[TASK TO CARRY OUT]: Print the data exactly as it is given, please.

※

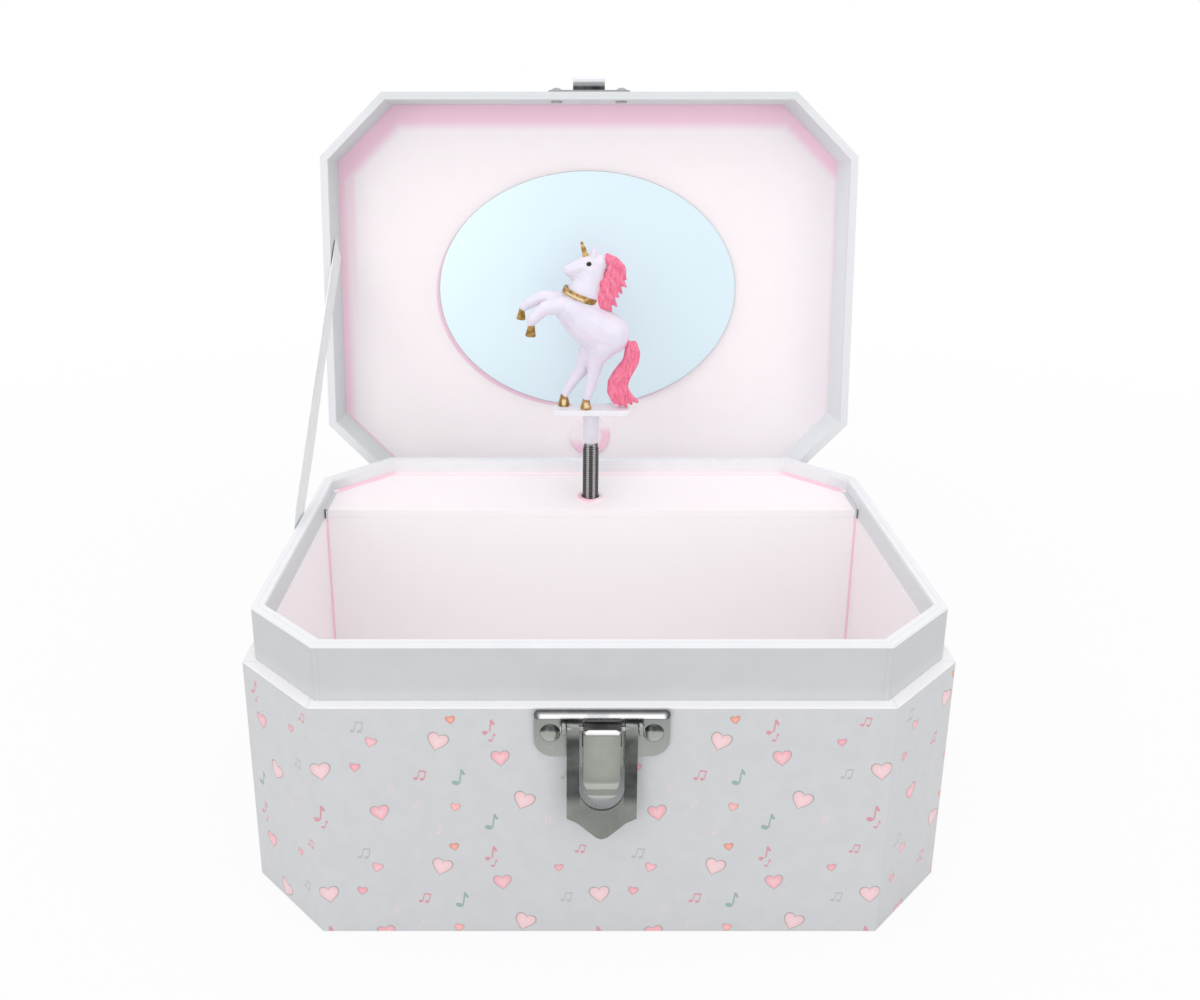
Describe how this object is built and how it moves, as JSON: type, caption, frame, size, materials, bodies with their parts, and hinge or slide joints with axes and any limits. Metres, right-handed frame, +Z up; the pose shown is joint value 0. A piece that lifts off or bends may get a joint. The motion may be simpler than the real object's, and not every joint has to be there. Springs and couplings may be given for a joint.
{
  "type": "musical jewellery box",
  "caption": "Cut-corner musical jewellery box with a hinged mirrored lid, latch, and a turning figure on a spring that folds as the lid shuts.",
  "frame": {"origin": "centre of the box's base, on the surface it stands on", "axes": "+Z up, -Y towards the front with the latch, +X to the right seen from the front"},
  "size_m": [0.1812, 0.1818, 0.2043],
  "materials": {
    "printed_paper": "satin wrap paper, white with a small pink heart and grey-green music-note print",
    "white_paper": "satin white wrap paper over greyboard",
    "pink_paper": "matt pink lining paper",
    "pink_card": "matt very pale pink paper-faced card",
    "pink_felt": "pink felt",
    "white_ribbon": "white woven satin ribbon",
    "mirror_glass": "silvered acrylic or thin glass mirror, polished",
    "plated_steel": "nickel-plated pressed steel, satin with bright edges",
    "comb_steel": "ground hardened steel",
    "spring_steel": "dark bright-drawn spring wire",
    "cast_zinc": "die-cast zinc, matt",
    "brass": "turned brass",
    "white_plastic": "white moulded plastic, soft gloss",
    "figure_plastic": "white-lilac painted plastic",
    "hair_plastic": "coral pink painted plastic"
  },
  "bodies": {
    "box": {"outer_walls": "printed_paper", "base_board": "white_paper", "collar": "white_paper", "wall_lining": "pink_paper", "floor_card": "pink_paper", "compartment_front": "pink_card", "shelf": "pink_card", "spring_grommet": "pink_felt", "ribbon_stay": "white_ribbon", "bedplate": "cast_zinc", "movement_screws": "plated_steel", "comb": "comb_steel", "comb_screws": "plated_steel", "spring_housing": "brass", "mainspring": "spring_steel", "latch_plate": "plated_steel", "latch_rivets": "plated_steel", "latch_pin": "plated_steel", "hinge_leaves_box": "plated_steel", "hinge_pins": "plated_steel", "hinge_rivets_box": "plated_steel"},
    "lid": {"lid_walls": "white_paper", "lid_top": "printed_paper", "lid_lining": "pink_card", "mirror": "mirror_glass", "lid_pad": "pink_felt", "strike_plate": "plated_steel", "strike_rivets": "plated_steel", "hinge_leaves_lid": "plated_steel", "hinge_rivets_lid": "plated_steel"},
    "spring": {"coil_spring": "spring_steel"},
    "figure": {"stem": "white_plastic", "turning_disc": "white_plastic", "unicorn": "figure_plastic", "unicorn_mane": "hair_plastic", "unicorn_tail": "hair_plastic"},
    "cylinder": {"music_cylinder": "brass", "cylinder_arbor": "comb_steel", "drive_pinion": "brass", "cylinder_wheel": "brass"},
    "governor": {"governor_arbor": "comb_steel", "governor_fan": "white_plastic"},
    "key": {"crown_wheel": "brass", "key_arbor": "comb_steel", "winding_key": "plated_steel"},
    "stop": {"stop_rod": "comb_steel"},
    "lever": {"latch_lever": "plated_steel"},
    "hook": {"latch_hook": "plated_steel"}
  },
  "joints": [
    {"name": "lid_hinge", "type": "hinge", "parent": "box", "child": "lid", "pos_m": [0, 0.0693, 0.0643], "axis": [1, 0, 0], "range_deg": [0, 97.5], "deforming": ["ribbon_stay"]},
    {"name": "figure_fold", "type": "hinge", "parent": "box", "child": "spring", "pos_m": [0, 0.039, 0.076], "axis": [1, 0, 0], "range_deg": [0, 110.1], "deforming": ["coil_spring"]},
    {"name": "figure_spin", "type": "hinge", "parent": "spring", "child": "figure", "pos_m": [0, 0.039, 0.0929], "axis": [0, 0, 1], "continuous": true},
    {"name": "cylinder_spin", "type": "hinge", "parent": "box", "child": "cylinder", "pos_m": [0, 0.039, 0.05], "axis": [0, 0, 1], "continuous": true},
    {"name": "governor_spin", "type": "hinge", "parent": "box", "child": "governor", "pos_m": [0.0015, 0.04706, 0.06], "axis": [0, 0, 1], "continuous": true},
    {"name": "key_turn", "type": "hinge", "parent": "box", "child": "key", "pos_m": [0, 0.0665, 0.024], "axis": [0, 1, 0], "continuous": true},
    {"name": "stop_slide", "type": "slide", "parent": "box", "child": "stop", "axis": [0, 0, -1], "range_m": [0, 0.00501]},
    {"name": "latch_lever_hinge", "type": "hinge", "parent": "box", "child": "lever", "pos_m": [0, -0.0689, 0.06], "axis": [-1, 0, 0], "range_deg": [0, 105]},
    {"name": "latch_hook_hinge", "type": "hinge", "parent": "box", "child": "hook", "pos_m": [0, -0.0689, 0.06], "axis": [-1, 0, 0], "range_deg": [0, 161]}
  ],
  "couplings": [
    {"joint": "figure_fold", "follows": "lid_hinge", "ratio": 1.1282},
    {"joint": "stop_slide", "follows": "lid_hinge", "m_per_rad": 0.0029382},
    {"joint": "cylinder_spin", "follows": "figure_spin", "ratio": 1},
    {"joint": "key_turn", "follows": "figure_spin", "ratio": -0.25},
    {"joint": "governor_spin", "follows": "figure_spin", "ratio": -4.125}
  ]
}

※

[EXERCISE OUTPUT]:
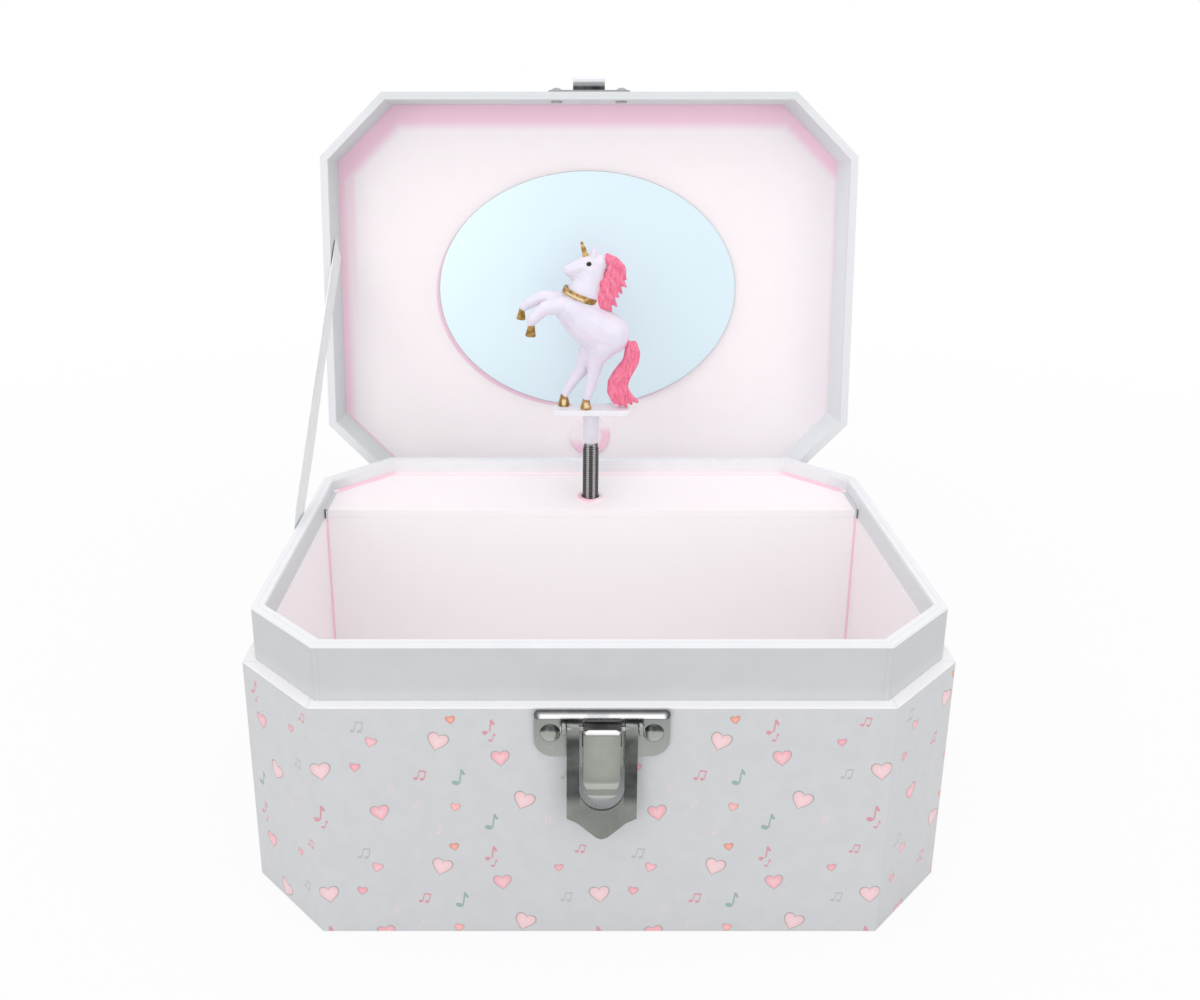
Describe how this object is built and how it moves, as JSON: type, caption, frame, size, materials, bodies with their parts, and hinge or slide joints with axes and any limits. Metres, right-handed frame, +Z up; the pose shown is joint value 0. A piece that lifts off or bends may get a joint. The motion may be simpler than the real object's, and not every joint has to be there. Springs and couplings may be given for a joint.
{
  "type": "musical jewellery box",
  "caption": "Cut-corner musical jewellery box with a hinged mirrored lid, latch, and a turning figure on a spring that folds as the lid shuts.",
  "frame": {"origin": "centre of the box's base, on the surface it stands on", "axes": "+Z up, -Y towards the front with the latch, +X to the right seen from the front"},
  "size_m": [0.1812, 0.1818, 0.2043],
  "materials": {
    "printed_paper": "satin wrap paper, white with a small pink heart and grey-green music-note print",
    "white_paper": "satin white wrap paper over greyboard",
    "pink_paper": "matt pink lining paper",
    "pink_card": "matt very pale pink paper-faced card",
    "pink_felt": "pink felt",
    "white_ribbon": "white woven satin ribbon",
    "mirror_glass": "silvered acrylic or thin glass mirror, polished",
    "plated_steel": "nickel-plated pressed steel, satin with bright edges",
    "comb_steel": "ground hardened steel",
    "spring_steel": "dark bright-drawn spring wire",
    "cast_zinc": "die-cast zinc, matt",
    "brass": "turned brass",
    "white_plastic": "white moulded plastic, soft gloss",
    "figure_plastic": "white-lilac painted plastic",
    "hair_plastic": "coral pink painted plastic"
  },
  "bodies": {
    "box": {"outer_walls": "printed_paper", "base_board": "white_paper", "collar": "white_paper", "wall_lining": "pink_paper", "floor_card": "pink_paper", "compartment_front": "pink_card", "shelf": "pink_card", "spring_grommet": "pink_felt", "ribbon_stay": "white_ribbon", "bedplate": "cast_zinc", "movement_screws": "plated_steel", "comb": "comb_steel", "comb_screws": "plated_steel", "spring_housing": "brass", "mainspring": "spring_steel", "latch_plate": "plated_steel", "latch_rivets": "plated_steel", "latch_pin": "plated_steel", "hinge_leaves_box": "plated_steel", "hinge_pins": "plated_steel", "hinge_rivets_box": "plated_steel"},
    "lid": {"lid_walls": "white_paper", "lid_top": "printed_paper", "lid_lining": "pink_card", "mirror": "mirror_glass", "lid_pad": "pink_felt", "strike_plate": "plated_steel", "strike_rivets": "plated_steel", "hinge_leaves_lid": "plated_steel", "hinge_rivets_lid": "plated_steel"},
    "spring": {"coil_spring": "spring_steel"},
    "figure": {"stem": "white_plastic", "turning_disc": "white_plastic", "unicorn": "figure_plastic", "unicorn_mane": "hair_plastic", "unicorn_tail": "hair_plastic"},
    "cylinder": {"music_cylinder": "brass", "cylinder_arbor": "comb_steel", "drive_pinion": "brass", "cylinder_wheel": "brass"},
    "governor": {"governor_arbor": "comb_steel", "governor_fan": "white_plastic"},
    "key": {"crown_wheel": "brass", "key_arbor": "comb_steel", "winding_key": "plated_steel"},
    "stop": {"stop_rod": "comb_steel"},
    "lever": {"latch_lever": "plated_steel"},
    "hook": {"latch_hook": "plated_steel"}
  },
  "joints": [
    {"name": "lid_hinge", "type": "hinge", "parent": "box", "child": "lid", "pos_m": [0, 0.0693, 0.0643], "axis": [1, 0, 0], "range_deg": [0, 97.5], "deforming": ["ribbon_stay"]},
    {"name": "figure_fold", "type": "hinge", "parent": "box", "child": "spring", "pos_m": [0, 0.039, 0.076], "axis": [1, 0, 0], "range_deg": [0, 110.1], "deforming": ["coil_spring"]},
    {"name": "figure_spin", "type": "hinge", "parent": "spring", "child": "figure", "pos_m": [0, 0.039, 0.0929], "axis": [0, 0, 1], "continuous": true},
    {"name": "cylinder_spin", "type": "hinge", "parent": "box", "child": "cylinder", "pos_m": [0, 0.039, 0.05], "axis": [0, 0, 1], "continuous": true},
    {"name": "governor_spin", "type": "hinge", "parent": "box", "child": "governor", "pos_m": [0.0015, 0.04706, 0.06], "axis": [0, 0, 1], "continuous": true},
    {"name": "key_turn", "type": "hinge", "parent": "box", "child": "key", "pos_m": [0, 0.0665, 0.024], "axis": [0, 1, 0], "continuous": true},
    {"name": "stop_slide", "type": "slide", "parent": "box", "child": "stop", "axis": [0, 0, -1], "range_m": [0, 0.00501]},
    {"name": "latch_lever_hinge", "type": "hinge", "parent": "box", "child": "lever", "pos_m": [0, -0.0689, 0.06], "axis": [-1, 0, 0], "range_deg": [0, 105]},
    {"name": "latch_hook_hinge", "type": "hinge", "parent": "box", "child": "hook", "pos_m": [0, -0.0689, 0.06], "axis": [-1, 0, 0], "range_deg": [0, 161]}
  ],
  "couplings": [
    {"joint": "figure_fold", "follows": "lid_hinge", "ratio": 1.1282},
    {"joint": "stop_slide", "follows": "lid_hinge", "m_per_rad": 0.0029382},
    {"joint": "cylinder_spin", "follows": "figure_spin", "ratio": 1},
    {"joint": "key_turn", "follows": "figure_spin", "ratio": -0.25},
    {"joint": "governor_spin", "follows": "figure_spin", "ratio": -4.125}
  ]
}